Scripts that build objects
....
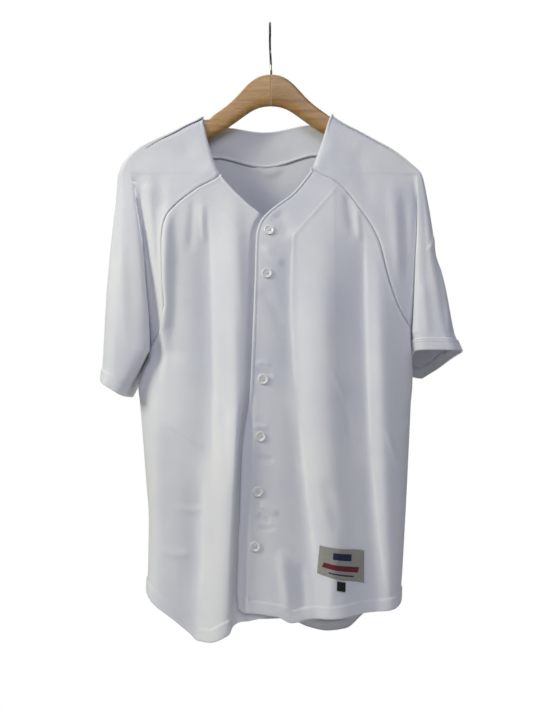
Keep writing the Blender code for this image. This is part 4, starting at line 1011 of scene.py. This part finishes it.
def facing_marks(lines, x, z):
    """Rise over the facing's edge inside: a ridge along each line, steeper on one side."""
    total = np.zeros(x.shape)
    for line in lines:
        d, way, _ = line_distance(x.ravel(), z.ravel(), *np.array(line).T)
        d, way = d.reshape(x.shape), way.reshape(x.shape)
        total += 0.5 * np.exp(-((d / np.where(way < 0, 1.5, 3.0)) ** 2)) * (d < 12)
    return total


def hem_profile(d):
    """Rise of the turned hem: a ledge where it begins, a slight sag between its two seams, a rounded lower edge."""
    return (HEM_RISE * ease((HEM_BAND + 1.0 - d) / 1.6) - 0.45 * bell(d, HEM_BAND - 2.2, 0.9)
            - 0.45 * bell(d, HEM_BAND - 6.5, 0.9) - 0.9 * ease((1.4 - d) / 1.4))


def tuck(side, x, z):
    """Front edge drawn back below the third button: the upper front turns in, the lower one dips under it."""
    t = x - along(NECK_LEFT, "z", "edge", z)
    deep = TUCK * ease((-560.0 - z) / 90.0)
    if side == "left":
        return -deep * ease((10.0 - t) / 10.0)
    return -(deep + 0.5 * (deep > 0.5)) * ease((14.0 - np.abs(t)) / 14.0 + 0.25 * (t < 0))


def front_cloth(side, columns):
    """One front: its section grid with creases, rolled edges, hem and facing lines; returns points and distances."""
    grid = front_grid(side, columns)
    way = -1.0 if side == "right" else 1.0
    x, z, y = grid[..., 0], grid[..., 2], grid[..., 1]
    arm = len(ARMHOLE_STEPS)
    seam = edge_distance(grid, grid[:arm, 0])
    edge = edge_distance(grid, grid[:, -1])
    hem = edge_distance(grid, grid[-1], 26.0)
    fade = ease(-y / 16.0)
    lift = crease_field(CREASES, x, z) * fade
    lift += facing_marks(FACING_LINES, x, z)
    top = ease((z + 330.0) / 50.0)
    lift += seam_line(seam)
    if side == "right":
        lift += 1.6 * bell(seam, 7.0, 5.0) * (1 - top)
    shows = ease((OVERLAP_TOP - z) / 6.0) if side == "right" else np.zeros(z.shape)
    lift += rolled_edge(edge, 1.0, 0.9, 0.45) * (1 - shows) * (seam > 2.0)
    lift += hem_profile(hem) * (seam > 3.0) * (1 - shows * ease((12.0 - edge) / 6.0))
    lift += tuck(side, x, z)
    if side == "right":
        under = ease((x - along(NECK_LEFT, "z", "edge", z) + 3.0) / 3.0) * (z < OVERLAP_TOP)
        lift = lift * (1 - under) + tuck(side, x, z) * under
    points = push_out(grid, way, lift)
    return points, way, dict(edge=edge, hem=hem)


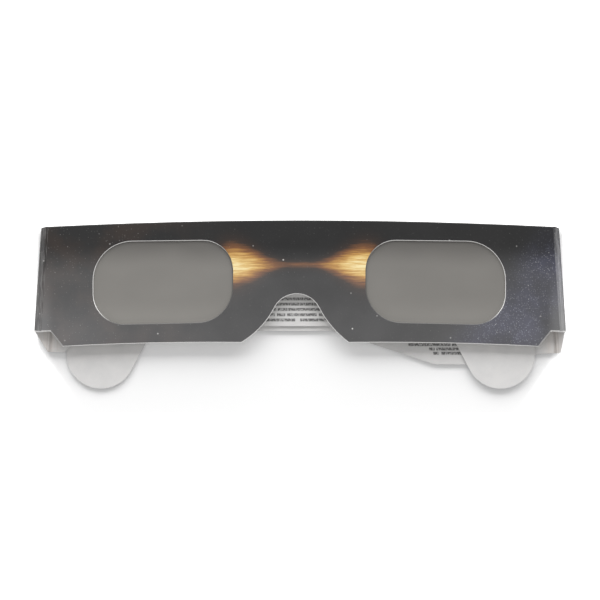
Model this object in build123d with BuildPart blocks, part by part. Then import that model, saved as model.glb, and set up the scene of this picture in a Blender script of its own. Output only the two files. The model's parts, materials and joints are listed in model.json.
....
* **GIVEN INSTRUCTION**: List each line of the entries that holds the string "this".

* **THE RESPONSE**:
Keep writing the Blender code for this image. This is part 4, starting at line 1011 of scene.py. This part finishes it.
Model this object in build123d with BuildPart blocks, part by part. Then import that model, saved as model.glb, and set up the scene of this picture in a Blender script of its own. Output only the two files. The model's parts, materials and joints are listed in model.json.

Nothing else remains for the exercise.